Most Employee Ownership Trust sales are planned and structured first by vendors and advisors, presented to management before completion and later to employees with significant success. The transition will take time, but the sale remains attractive for all even when vendor-led, particularly compared with a trade sale, which may result in a loss of independence, a significant culture shift and job losses around economies of scale.
7. Can Founders Step Back Straight Away?
Usually, the answer is no, or at least not all of them straight away. A succession plan around roles and responsibilities, training, mentoring is developed, and a new board is established, ideally with professional board support in managing the commercial change. Professional support is needed in the trustee role but conducted correctly, it is the trustees, and the management board who should take on the challenge of gently shifting the culture and building employee engagement over time.
Ideally, sales should be structured to secure 0% CGT for all shareholders. Shareholders may remain involved in the Employee Ownership Trust by becoming employees if they choose. More often, however, it is beneficial for the founders to step back during the transition period.
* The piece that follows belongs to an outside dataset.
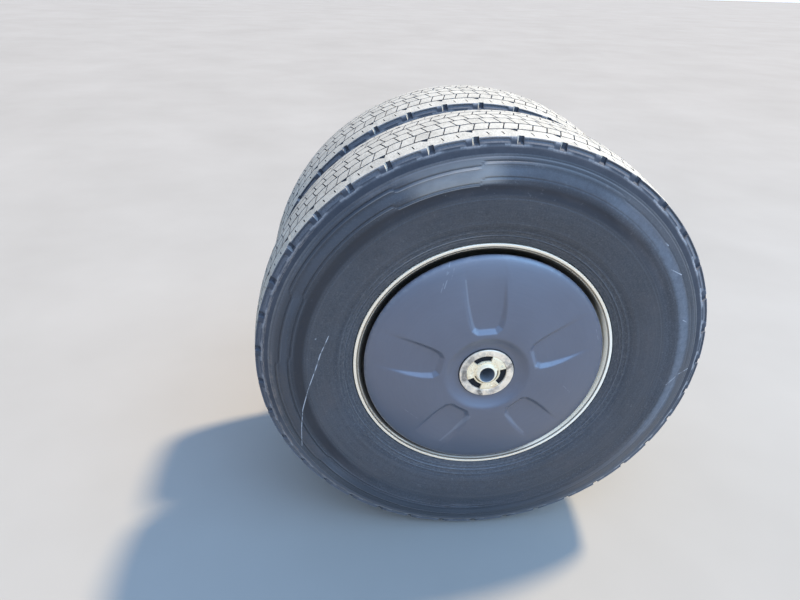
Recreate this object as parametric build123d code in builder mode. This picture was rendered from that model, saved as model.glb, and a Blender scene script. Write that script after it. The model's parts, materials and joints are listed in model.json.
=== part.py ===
from build123d import *
import os
from math import atan2, cos, degrees, hypot, radians, sin

# Rear twin drive wheel of a highway tractor unit on the end of its axle.
# Row frame, millimetres: +X the way the vehicle drives, +Y inboard, +Z up.
# The origin is on the wheel axis at the inboard end of the axle tube.
# s is the distance inboard from the wheel mounting plane, where the two discs meet.

os.makedirs("parts", exist_ok=True)

# ---------------------------------------------------------------- driving dimensions
WHEEL_PLANE = -670.0        # y of the wheel mounting plane
DUAL_HALF = 167.5           # half of the twin spacing, disc face to rim centre
FLANGE_R = 298.45           # rim flange radius, 22.5 inch rim
FLANGE_B = 117.0            # rim flange plane from the rim centre
DISC_T = 22.0               # disc thickness at the bolt circle
PILOT_R = 110.0             # wheel centre bore radius

TYRE_CROWN_R = 527.4        # worn tread, centre
CROWN_DROP = 8.0            # fall of the tread's curve at 110 from the centre
TREAD_CONE = 0.0263         # the outboard shoulder is worn lower than the inboard one
TREAD_HALF = 112.0          # half tread width
SECTION_HALF = 139.5        # half section width
SECTION_R = 412.0           # radius of the widest point

BOLT_PCD = 285.75           # ten stud circle
BOLTS = 10
STUD_R = 11.0
WHEEL_HOLE_R = 13.375
NUT_AF = 33.0
NUT_FLANGE_R = 23.0
NUT_H = 27.0
HAND_HOLES = 10
HAND_HOLE_R = 28.0
HAND_HOLE_PR = 212.0
STUD_TURN = 23.0            # first stud, degrees from +X towards +Z
HAND_TURN = 5.0             # first hand hole

SHAFT_R = 25.0
SHAFT_FLANGE_R = 106.0
SHAFT_BOLT_PCD = 180.0
SHAFT_BOLTS = 8

JOURNAL_OUT_R = 47.0        # outboard bearing journal
JOURNAL_IN_R = 62.0         # inboard bearing journal
RUN_GAP = 0.05              # radial running clearance
TUBE_R = 73.0               # axle tube
TUBE_BORE_R = 50.0
SEAT_R = 70.0               # machined seat at the tube's end
SEAT_L = 120.0
SPINDLE_BORE_R = 32.0

DRUM_R = 209.5              # braking surface
LINING_T = 19.0
LINING_GAP = 1.0
CAM_X = 164.0               # cam shaft
CAM_Z = 35.0
BRAKE_TILT = degrees(atan2(CAM_Z, CAM_X))    # cam side of the brake above the horizontal
SLACK_S = 425.0
SLACK_ARM = 152.0
CHAMBER_R = 84.0

COVER_R = 274.2             # wheel cover edge
COVER_EDGE_S = -288.7
COVER_CROWN_R = 97.0
COVER_CROWN_S = -330.5
COVER_T = 3.5
POCKETS = 5
POCKET_START = 95.0         # degrees from +X, towards +Z
LATCH_R = 61.2


def face_at(s, turn=0.0):
    """Plane across the wheel axis at s, local x along +X (or turned), local y up, facing outboard."""
    return Plane(
        origin=(0, WHEEL_PLANE + s, 0),
        x_dir=(cos(radians(turn)), 0, sin(radians(turn))),
        z_dir=(0, -1, 0),
    )


def ring_points(points):
    """(radius, s) pairs as points of the XY plane, ready to turn about the wheel axis."""
    return [(r, WHEEL_PLANE + s) for r, s in points]


def finish(part, name):
    part.label = name
    export_step(part, "parts/" + name + ".step")
    print("%-24s volume %.1f cm3" % (name, part.volume / 1000.0))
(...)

We encourage that this occurs gradually, thereby enabling the ‘ideas gap’, the risk analysis and final decision skills that new managers often lack initially to be built over time with mentoring. In many respects, the transition is about building awareness and open discussion. Managers may not even know their risk profile and the board may be used as an autocratic owner whose withdrawal will take time to replace. Training, frank discussions and outside objective support all create a framework for this change and thus support the conversion of managers to leaders.